Hi again @myf and I appreciate all the links you sent me. The most useful one for my UT71D was the last one:
https://sigrok.org/wiki/UNI-T_UT71x_series#ProtocolWhich offers some brief information on the protocol and the VC960 link at the bottom takes you through to a page which described the protocol in more detail. This page isn't completely correct as testing showed that some of the range characters were different on my UT71D.
So to review from the start here's what I did:
1) Log data internally in the 71D on the DCV range and connected a small solar panel to the meter and pointed it towards the window for a bit less than a day.
2) Transferred the data to Termite with at UT61E serial cable ($10 from Aliexpress) with 2400,7,O,1 settings. Don't forget to click the DTR led which makes it high and supplies power to the serial lead electronics.
3) Copied the serial data from Termit and pasted it into an Openoffice spreadsheet
4) Wrote a parser for the data using spreadsheet functions such As LEFT, MID and VLOOKUP.
Piccies of the sheet are below and the columns contain the following:
A - The raw data
B - The data with leading zeroes to make it fixed length
C - The raw multimeter data (no decimal point)

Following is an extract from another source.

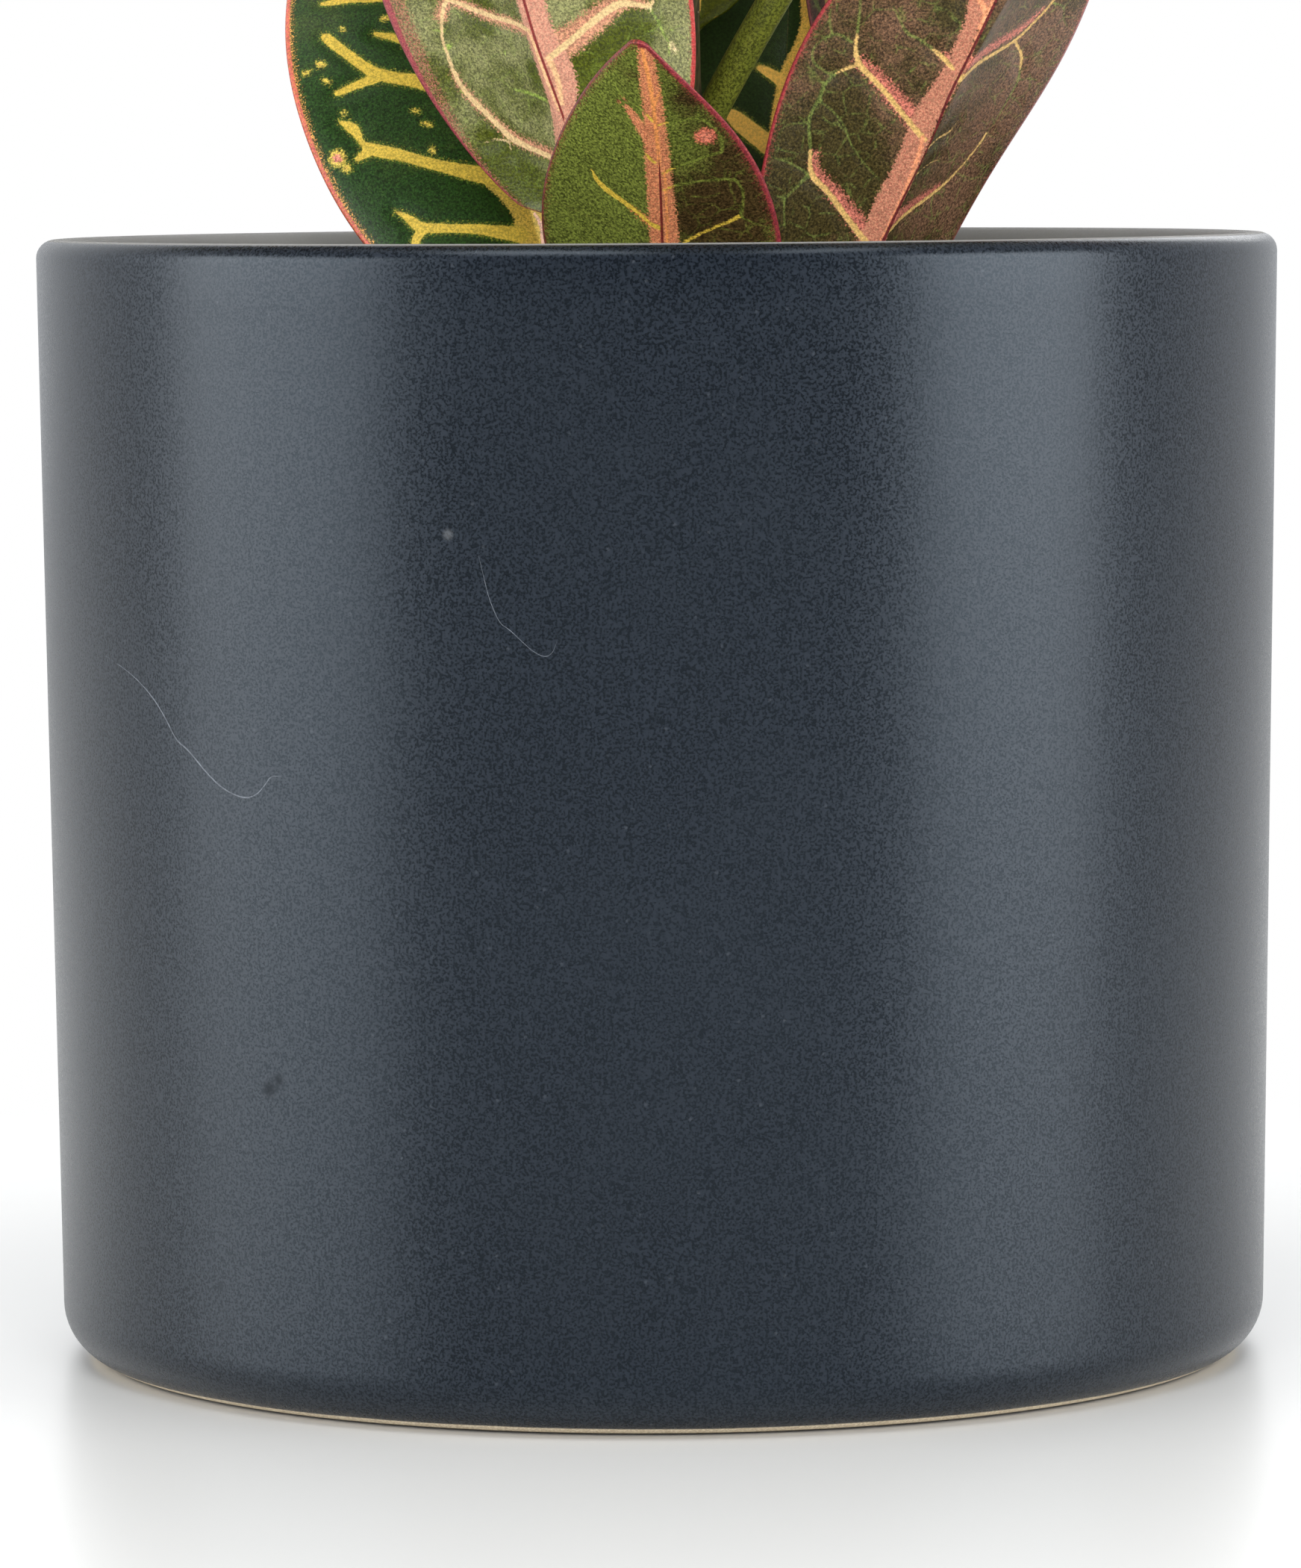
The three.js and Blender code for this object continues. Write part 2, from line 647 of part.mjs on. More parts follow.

D - The function selected EG DCV looked up from the tables
E - The range EG 4V looked up from the tables
F - Time - F4 = F1 then F5 =F4+$H$1/24/3600 etc.....
G - Measured Value complete with decimal point with divisor looked up in the tables.
I tested pretty much all functions, but not all ranges so there may be some errors. My AC volts test is max. 10v, DC is max 60v and frequency is max 25MHz.
All frequency measurements are normalised to Hz so they can be plotted on a graph if/when the range changes.
The data format is (mostly!)
213492501
213562501
213512501
Where digits 1-5 are the measured value, digit 6 is the range code and 7 is the function code.
I've attached some piccies of the main spreadsheet and lookup table and also the spreadsheet in .xls format if it's any use to anybody.
It's been quite a bit of work but it was fun and you will see from the graph on the piccy that it does, indeed, get dark of a night time and light in the morning in the UK. I think the little square bump is our security light turning on and off followed by a couple of car headlights.